## START Source data

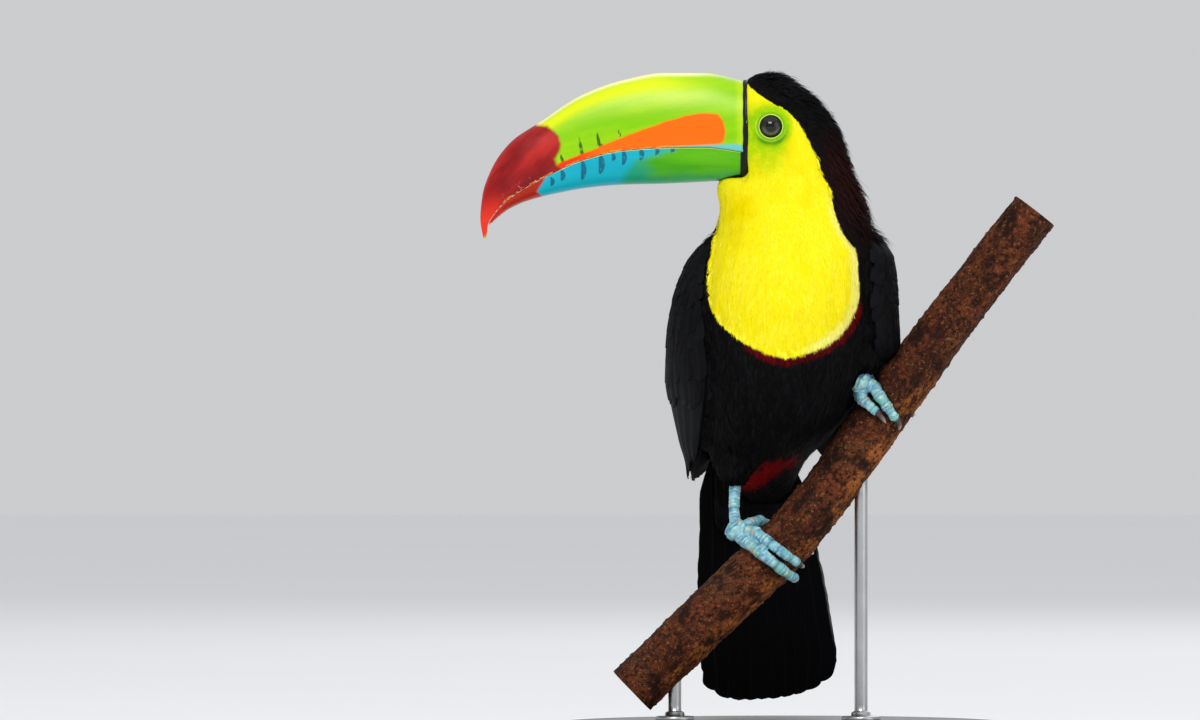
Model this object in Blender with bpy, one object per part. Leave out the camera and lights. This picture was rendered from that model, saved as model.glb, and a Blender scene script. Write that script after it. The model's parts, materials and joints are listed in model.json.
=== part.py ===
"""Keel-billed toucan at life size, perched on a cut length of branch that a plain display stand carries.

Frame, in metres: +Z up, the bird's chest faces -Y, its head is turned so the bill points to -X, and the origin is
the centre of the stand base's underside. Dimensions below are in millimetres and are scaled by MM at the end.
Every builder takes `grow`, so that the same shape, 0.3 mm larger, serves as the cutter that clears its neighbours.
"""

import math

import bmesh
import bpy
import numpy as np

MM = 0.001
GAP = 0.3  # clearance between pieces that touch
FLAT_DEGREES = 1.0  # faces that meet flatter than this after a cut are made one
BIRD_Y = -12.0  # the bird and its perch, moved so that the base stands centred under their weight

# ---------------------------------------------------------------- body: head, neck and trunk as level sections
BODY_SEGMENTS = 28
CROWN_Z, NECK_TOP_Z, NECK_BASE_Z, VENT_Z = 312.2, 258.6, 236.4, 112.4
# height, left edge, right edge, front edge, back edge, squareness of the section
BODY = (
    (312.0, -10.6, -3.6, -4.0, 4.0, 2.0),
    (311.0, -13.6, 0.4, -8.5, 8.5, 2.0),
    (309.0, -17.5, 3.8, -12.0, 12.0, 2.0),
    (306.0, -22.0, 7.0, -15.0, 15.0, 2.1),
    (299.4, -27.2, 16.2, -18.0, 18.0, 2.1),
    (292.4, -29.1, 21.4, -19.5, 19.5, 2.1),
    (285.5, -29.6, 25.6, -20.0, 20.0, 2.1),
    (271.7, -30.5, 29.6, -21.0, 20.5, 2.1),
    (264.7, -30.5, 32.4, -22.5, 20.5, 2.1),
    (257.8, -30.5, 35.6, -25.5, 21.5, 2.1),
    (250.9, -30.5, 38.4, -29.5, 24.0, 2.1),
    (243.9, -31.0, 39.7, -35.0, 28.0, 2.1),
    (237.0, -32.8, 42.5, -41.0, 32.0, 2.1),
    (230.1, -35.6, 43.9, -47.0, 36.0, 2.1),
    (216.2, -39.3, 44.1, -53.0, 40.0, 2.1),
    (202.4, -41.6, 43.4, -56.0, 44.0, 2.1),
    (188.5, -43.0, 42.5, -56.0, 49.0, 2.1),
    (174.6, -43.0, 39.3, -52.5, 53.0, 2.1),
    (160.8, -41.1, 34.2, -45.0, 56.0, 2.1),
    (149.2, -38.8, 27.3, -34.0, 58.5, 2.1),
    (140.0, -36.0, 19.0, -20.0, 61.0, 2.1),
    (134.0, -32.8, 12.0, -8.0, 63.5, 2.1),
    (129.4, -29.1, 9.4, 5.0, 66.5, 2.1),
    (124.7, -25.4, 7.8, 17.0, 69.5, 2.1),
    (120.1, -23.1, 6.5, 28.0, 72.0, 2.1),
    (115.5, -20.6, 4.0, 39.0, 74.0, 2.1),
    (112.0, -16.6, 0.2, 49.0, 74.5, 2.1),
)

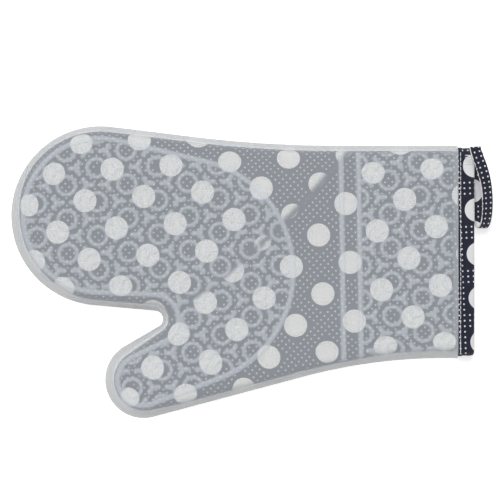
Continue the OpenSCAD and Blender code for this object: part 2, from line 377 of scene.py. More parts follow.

## END Source data

[Exercise description]
Up to and including the line with "display stand carries.", repeat the entries exactly, beginning at their first line.

[Written reply]
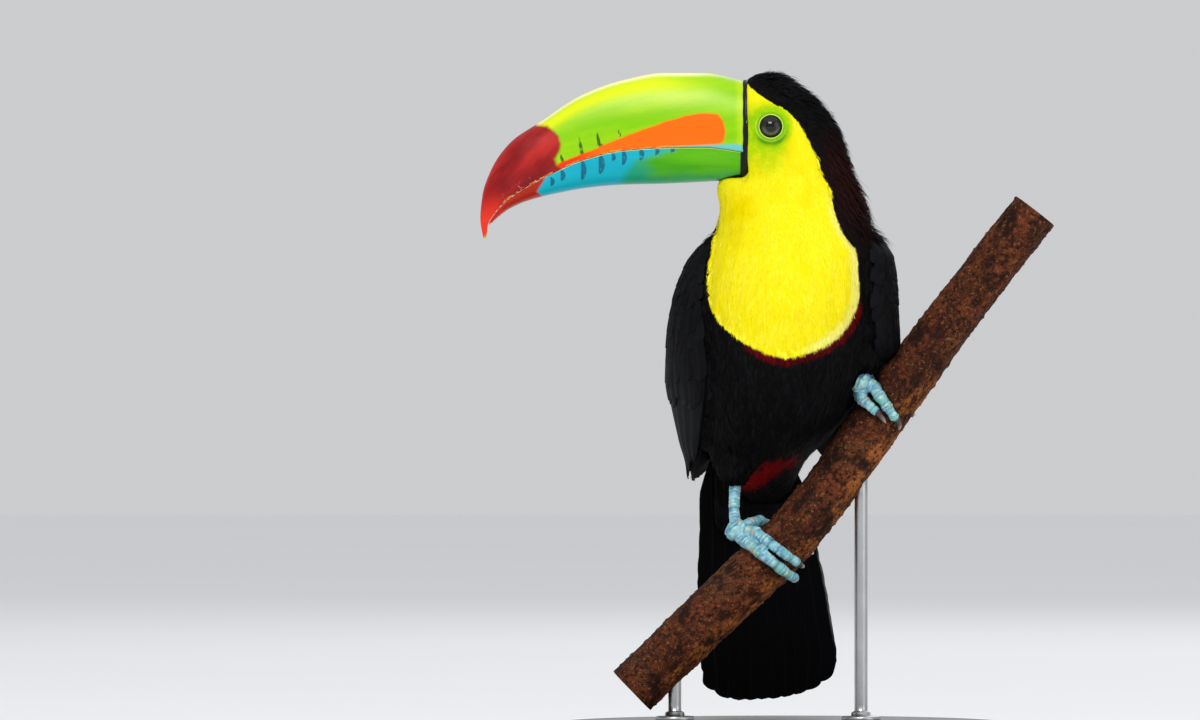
Model this object in Blender with bpy, one object per part. Leave out the camera and lights. This picture was rendered from that model, saved as model.glb, and a Blender scene script. Write that script after it. The model's parts, materials and joints are listed in model.json.
=== part.py ===
"""Keel-billed toucan at life size, perched on a cut length of branch that a plain display stand carries.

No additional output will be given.